A decade later, the third assessment report of the Intergovernmental Panel on Climate Change (IPCC) came out in 2001, and highlighted the fact that GHG continue to rise (despite agreements to reduce them) and that a certain amount of climate change was now inevitable and unavoidable over the next two decades. Hence a new solution needed to be added to mitigation, namely "adaptation," to the unavoidable impacts of climate change. The IPCC report made a further point that most of the adverse impacts would fall on the poorer developing countries, which were already unable to deal effectively with current climate impact, hence there was now a direct link between the climate change issue and development.
This led to greater awareness of the issue in developing countries and also the engagement of the global development community.
As we turn into the third decade of dealing with climate change there may be a need to add a new paradigm. This is because the first two paradigms, of mitigation and adaptation, both deal with the problem of prevention of loss and damage (in the case of mitigation by avoiding damages from emissions by not making those emissions and in the case of adaptation by minimising anticipated damages by taking pro-active measures before the impacts occur).
In neither case do we deal with the problem of how to deal with such damages after they occur.
The UNFCCC, as a treaty, is designed to deal with the two paradigms of preventing dangerous climate change and not with dealing with damages after they occur.
Nevertheless, some vulnerable developing countries, led by the small island states, have been pushing for a work programme to be undertaken under the UNFCCC on "Loss and Damage" for some years. It has been strongly resisted by the developed countries, as they fear it will open up the twin taboo subjects (from their perspective) of dealing with "liability" and "compensation."
However, at the sixteenth Conference of Parties (COP16) of the UNFCCC held in Cancun, Mexico in 2010, the small island sates were strongly supported by the least developed countries (LDC) group (with the Bangladesh delegation playing a key role) and succeeded in getting some language into the Cancun Agreement on loss and damage.
This was further developed into a "work programme on loss and damage" at COP18 held in Durban in December 2011, again with strong support from the LDCs with the Bangladesh delegation playing a leading role.
The Durban Work Programme on loss and damage consists of the following three thematic areas:
Thematic area 1: Assessing the risk of loss and damage associated with the adverse effects of climate change and the current knowledge on the same.
Thematic area 2: A range of approaches to address loss and damage associated with the adverse effects of climate change, including impacts related to extreme weather events and slow onset events, taking into consideration experience at all levels.
Thematic area 3: The role of the convention in enhancing the implementation of approaches to address loss and damage associated with adverse effects of climate change.
There will be a series of workshops on each theme and submissions from parties in September ,and then at COP19, to be held in Doha, Qatar in December 2012, a decision will be agreed for further work.
The government of Bangladesh has asked the Climate Change Development Network (an international initiative to support developing countries on climate change issues) to initiate a global study on loss and damage on behalf of the LDCs, and this study has been awarded (following an international competition) to a consortium of institutions led by GermanWatch in Germany, with the United Nations University (UNU), the International Centre for Climate Change and Development (ICCCCAD) at the Independent University, Bangladesh, Brac University and the Bangladesh Institute for Development Studies (BIDS) to carry out different components of the study.
Now that the UNFCCC has recognised that responsibility for implementing approaches to addressing loss and damage ultimately lies with national governments, there is a need to understand the national context and the range of implementation options available for loss and damage at the national level.
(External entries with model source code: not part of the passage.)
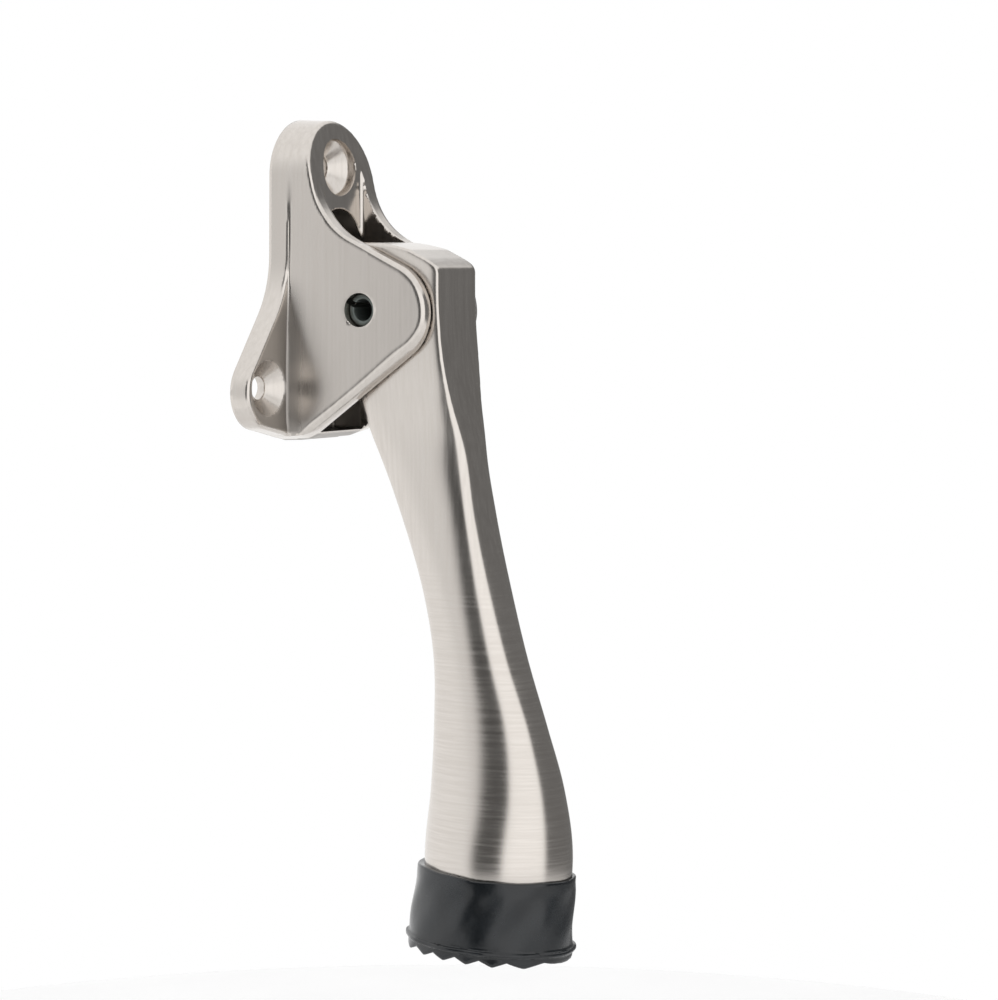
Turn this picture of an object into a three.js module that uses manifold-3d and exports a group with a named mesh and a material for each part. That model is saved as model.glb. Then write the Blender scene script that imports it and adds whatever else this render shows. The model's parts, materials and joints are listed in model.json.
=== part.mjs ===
// Kick-down floor door holder: a cast bracket that screws to the foot of a door, and a cast arm that
// swings on a slotted spring pin until its rubber boot stands on the floor.
//
// Millimetres. X runs across the door, Y into the door, Z up. The origin is on the mounting face, on
// the metal between the upper screw hole and the arm's pocket. The object stands out towards -Y.
// The arm, pin and detent share a group at the pivot, whose coordinates are (X, towards door, up).

import * as THREE from "three";
import { mergeVertices } from "three/addons/utils/BufferGeometryUtils.js";
import Module from "manifold-3d";

const wasm = await Module();
wasm.setup();

// ---- Driving dimensions ----

const GAP = 0.3; // clearance between neighbouring pieces
const OVERCUT = 1; // how far a cutting tool runs past the metal

const PIVOT_FROM_DOOR = 20.4;
const PIVOT_BELOW_ORIGIN = 22;

// Bracket, in pivot coordinates: y is measured towards the door, z up.
const LOBE = { top: 36.7, radius: 11.1, frontY: 13.3, frontLean: 13 }; // upper lobe
const NOSE = { y: -4.6, z: -0.4, radius: 9.9, halfWidth: 9.8 }; // rounded tip of the cheeks
const CHEEK_TOP_SLOPE = 24.1; // degrees from level
const CHEEK_BOTTOM_SLOPE = 35.5;
const CHEEK_SWEEP_RADIUS = 15; // hollow curve from the cheek up to the lobe
const BASE = { bottom: -25.6, halfWidth: 11.3 }; // at the door
const RECESS = { halfWidth: 7.2, floorFromDoor: 9 }; // between the cheeks
const POCKET = { top: 19.3, bottom: -23.7, wall: 2.2 }; // for the arm's heel, as wide as the recess
const EAR = { x: 16.8, z: -15.8, radius: 7.4, thickness: 4.4, underside: 12 }; // lower lobes
const EAR_FLARE = { radius: 20, slope: 53.8 };

// Countersunk screw holes.
const SCREW = { radius: 2.25, headRadius: 5.5, depth: 2.5 };
const UPPER_HOLE = { z: 27.4, seatFromDoor: 7 };
const LOWER_HOLES = { x: 17.5, z: -15 };

// Slotted spring pin.
const PIN = { radius: 3.175, bore: 2.05, halfLength: 9.1, slotHalfWidth: 0.55, slotAngle: 28 };

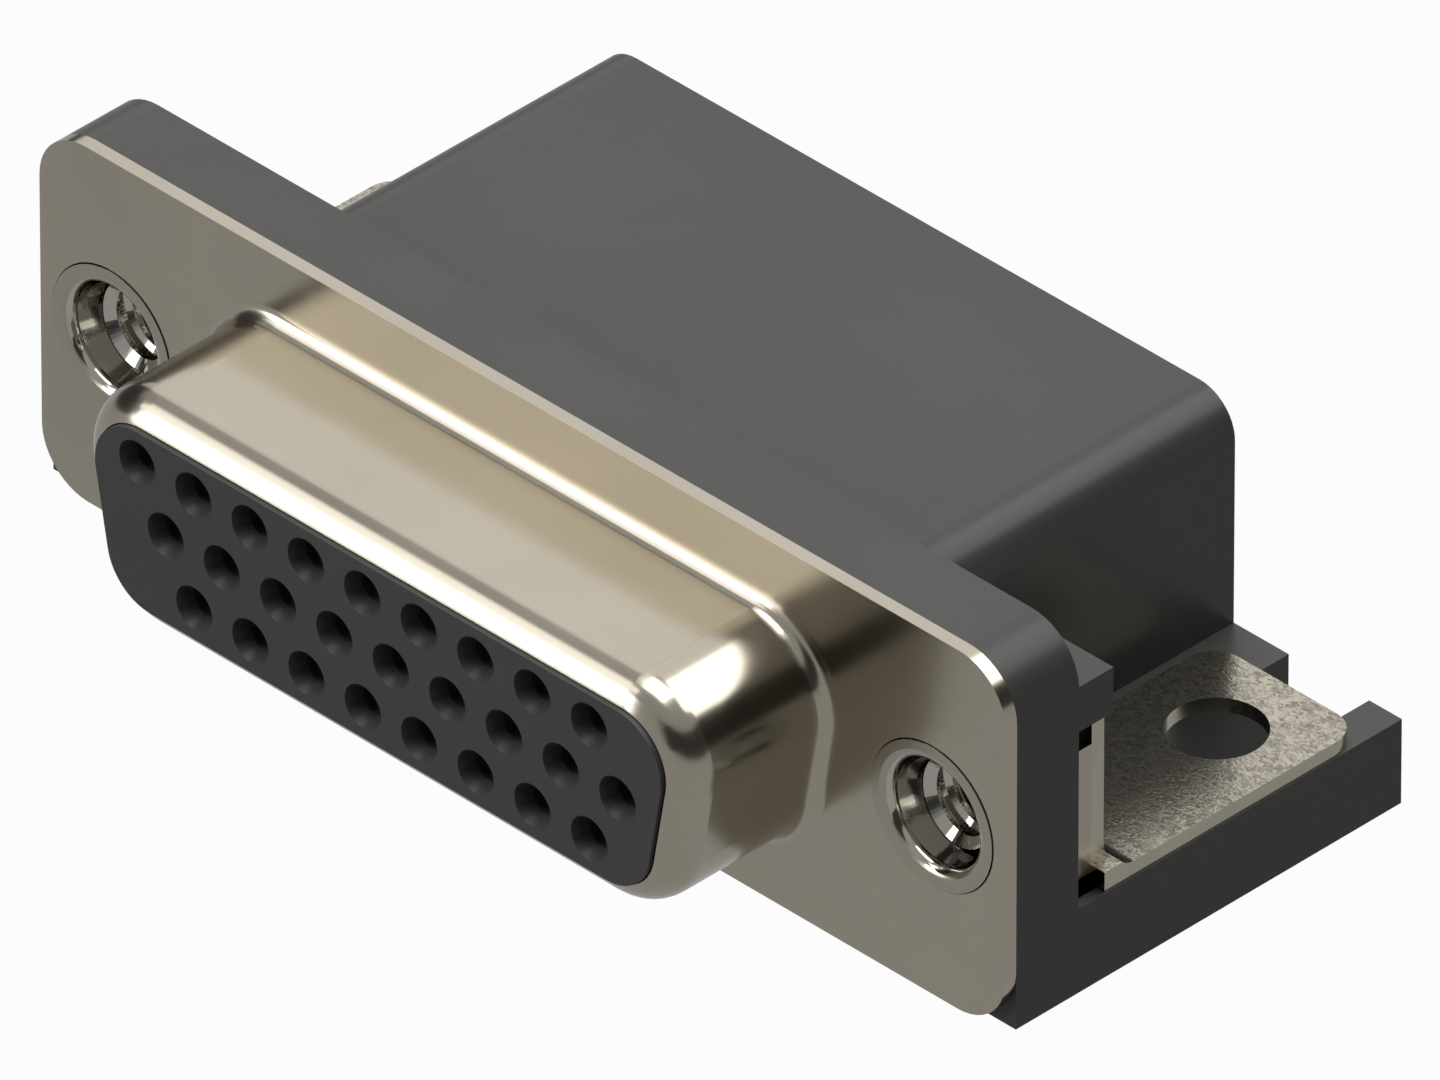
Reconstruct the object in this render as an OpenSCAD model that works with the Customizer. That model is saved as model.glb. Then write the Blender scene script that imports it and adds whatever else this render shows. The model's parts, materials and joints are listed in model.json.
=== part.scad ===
// Right-angle D-sub receptacle, 26 positions in three rows, for a printed circuit board.
// The front faces -Y, the board lies under Z = 0, and Y = 0 is the line through the board holes.

/* [Flange] */
// Width of the flange, side to side
flange_w = 39.14; // [38.5:0.1:48]
// Height of the flange
flange_h = 12.5; // [12:0.1:15]
// Corner radius of the flange
flange_corner_r = 1.9; // [0.8:0.1:2.5]
// Thickness of the moulded flange behind the shell
moulded_flange_t = 2.5; // [1.8:0.1:4]
// Distance from the moulded flange's front face back to the board holes
setback = 11.1; // [9.5:0.1:13]

/* [Shell] */
// Thickness of the shell's sheet
sheet_t = 0.445; // [0.3:0.05:0.6]
// How far the nose stands out in front of the shell's flange
nose_reach = 5.6; // [4.5:0.1:7]
// Width of the nose at its mid height
nose_w = 24.3; // [23.8:0.1:25]
// Height of the nose
nose_h = 7.86; // [7.6:0.05:8.4]
// Height of the nose's centre above the board
nose_z = 6.2; // [6:0.1:7]
// Lean of the nose's sides
nose_lean = 10; // [5:1:14]
// Corner radius of the nose's outline
nose_corner_r = 2.6; // [2:0.1:3]
// Radius of the nose's front edge
nose_edge_r = 1.15; // [0.9:0.05:1.3]
// Radius where the nose meets the flange
nose_root_r = 0.5; // [0.3:0.05:0.8]

/* [Contacts] */
// Spacing along a row
pitch = 2.29; // [2.2:0.01:2.4]
// Spacing between rows
row_pitch = 1.98; // [1.9:0.01:2.2]
// Radius of the hole that a pin enters
pin_hole_r = 0.5; // [0.42:0.01:0.55]
// Mouth radius of that hole's lead-in
pin_mouth_r = 0.74; // [0.6:0.01:0.85]
// Outer radius of the contact's barrel
barrel_r = 0.62; // [0.55:0.01:0.68]
// Wall of the barrel
barrel_wall = 0.2; // [0.12:0.01:0.25]
// Radius of the wire-like tail
tail_r = 0.28; // [0.2:0.01:0.35]
// Length of the tails under the board plane
tail_drop = 3.2; // [2.4:0.1:4.5]
// Spacing between the rows of tails in the board
tail_row_pitch = 2.54; // [2.54:0.01:2.6]

/* [Housing] */
// Width of the hood
hood_w = 25.66; // [25:0.1:26.4]
// Top of the hood above the board
hood_h = 10.76; // [10.4:0.1:11.6]
// Distance from the moulded flange's front face to the hood's back
hood_back = 15.67; // [15.2:0.1:19]
// Radius of the hood's two top edges
hood_edge_r = 1.43; // [0.6:0.05:1.8]
// Wall of the hood
hood_wall = 1.0; // [0.7:0.05:1.2]
// Height of the two side bases
base_h = 2.95; // [2.4:0.05:3.6]
// Width of the slot for the board screw
screw_slot_w = 3.22; // [3.1:0.02:3.6]
// Underside of the ledge that caps the bracket
ledge_z = 9.13; // [9:0.01:9.6]
// Height of that ledge
ledge_h = 1.57; // [1:0.05:2]
// Depth of that ledge behind the flange
ledge_d = 1.38; // [1.2:0.02:1.5]

/* [Brackets and inserts] */
// Spacing of the inserts and of the board holes
fixing_spacing = 33.3; // [33:0.1:33.6]
// Height of the inserts' axes above the board
insert_z = 6.22; // [6.1:0.02:6.4]
// Thickness of the bracket's sheet
bracket_t = 0.5; // [0.4:0.05:0.8]
// Radius of the board hole in the bracket
board_hole_r = 1.525; // [1.4:0.025:1.6]
// Nominal radius of the insert's thread
thread_r = 1.42; // [1.3:0.02:1.5]
// Radius of the insert's sleeve
sleeve_r = 2.0; // [1.9:0.02:2.1]
// Radius of the insert's swaged front head
head_r = 2.41; // [2.3:0.01:2.6]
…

That said, progress in one countryin this case Bangladeshcan inform other LDCs in potential pathways for understanding and implementing loss and damage. The Bangladesh-specific component of the initiative is being carried out with three objectives in mind. First, the understanding of the GoB, stakeholders and LDC negotiators of the international process, especially those relevant to national policies and activities, will be enhanced. Second, stakeholder-based activities to move loss and damage forward in Bangladesh will be identified. Third, the work in Bangladesh to develop both an understanding of and approaches to loss and damage will inform other LDCs in developing their own loss and damage strategies.
The study findings will be shared at a workshop in Bangladesh to be held in October 2012 prior to COP19.
The issue of tackling potential loss and damage from climate change is a new, but extremely important, area of work, specially for vulnerable countries like Bangladesh who are almost certain to suffer severe loss and damage (despite efforts at adaptation) and the international community needs to develop mechanisms for dealing with such loss and damage after they occur. Thus the need for a new paradigm of dealing with the inevitable consequences of loss and damage from climate change that goes beyond mitigation and adaptation which have been the main paradigms so far.